TISA is unusual for being honest about introducing a ratchet. But there’s another, more subtle, kind of ratchet that acts on all major treaties. It means that once a country has joined the negotiations, it becomes increasingly hard to back out, whatever the growing reservations of its public once they find out what is being done in their name. Indeed, that one-way street is one of the most powerful features of trade agreements: corporations only need to get some coveted but controversial measure inserted in a treaty’s text, and it will automatically cascade down to all the signatories, however much they — or their people — may dislike it. It’s how things like anti-circumvention laws for DRM were brought in: once it was included in the WIPO Copyright Treaty, all signatories had to pass legislation implementing it, because they had “no choice”, the treaty “forced” them to do it — a convenient excuse for passing unpopular laws.

The trade ratchet is also why big treaties tend to get bigger: the more countries that join them, the greater the pressure on others to join too lest they are left out in the economic cold. And once in, they tend to stay in. TISA is already huge — around 50 countries are participating — so the pressure to join is proportionately intense, and the idea that a country already part of the negotiations might pull out of such “important” talks is similarly unthinkable.
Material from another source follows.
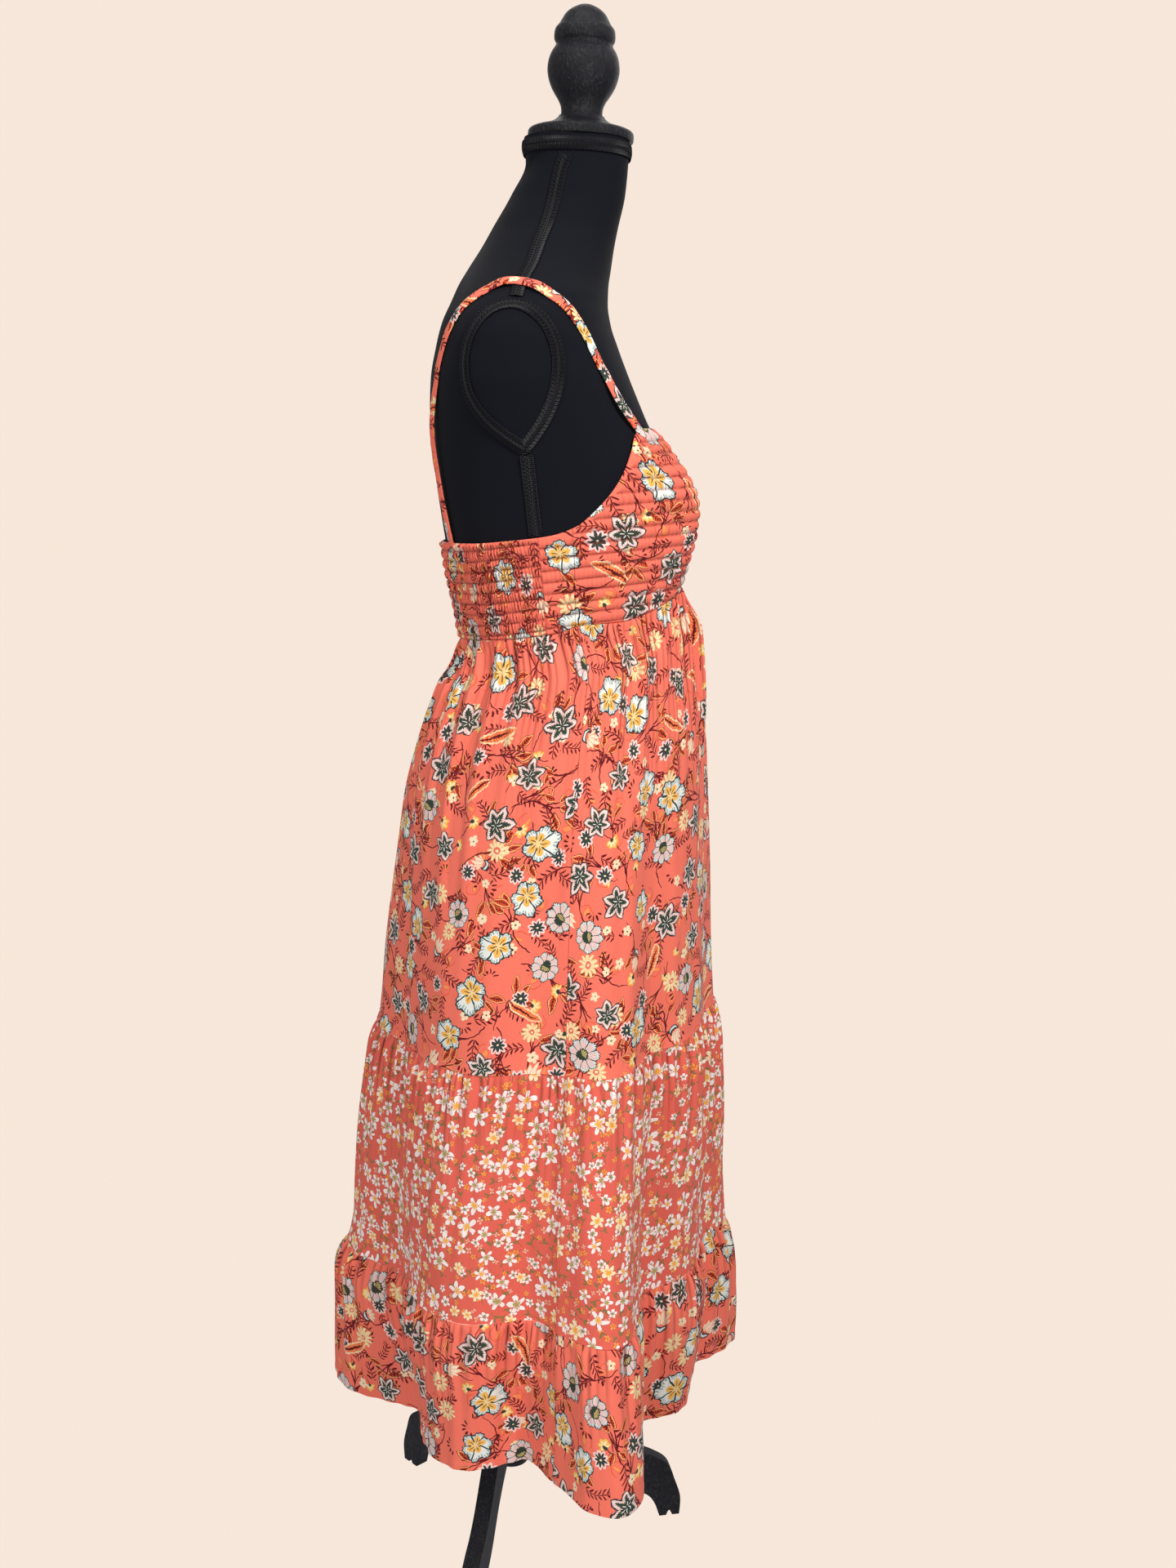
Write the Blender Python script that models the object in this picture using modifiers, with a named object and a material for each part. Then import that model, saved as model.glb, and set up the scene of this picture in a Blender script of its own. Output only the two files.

And yet that is precisely what Uruguay’s Congress has just voted to do:

The ruling progressivist coalition Broad Front overwhelmingly decided to withdraw Uruguay from the negotiations on the supra-national trade-deal TISA (Trade in Services Agreement) in a vote on Saturday.

Inside US Trade today (behind a paywall, but currently visible on its home page) reports:

Uruguayan President Tabare Vazquez has decided to withdraw his country from the negotiations for the Trade in Services Agreement (TISA) following opposition from the center-left ruling coalition and national labor unions, and has ordered his foreign minister to formally notify other participants in the talks.

Clearly, the withdrawal of Uruguay will have almost no effect whatsoever on TISA itself: the major trading nations will continue their talks behind closed doors, agreeing more of the text that locks in their view of how trade in services should be freed from government controls. But Uruguay’s move possesses a tremendous symbolic importance. It says that, yes, it is possible to withdraw from global negotiations, and that the apparently irreversible trade deal ratchet can actually be turned back. It sets an important precedent that other nations with growing doubts about TISA — or perhaps TPP — can look to and maybe even follow.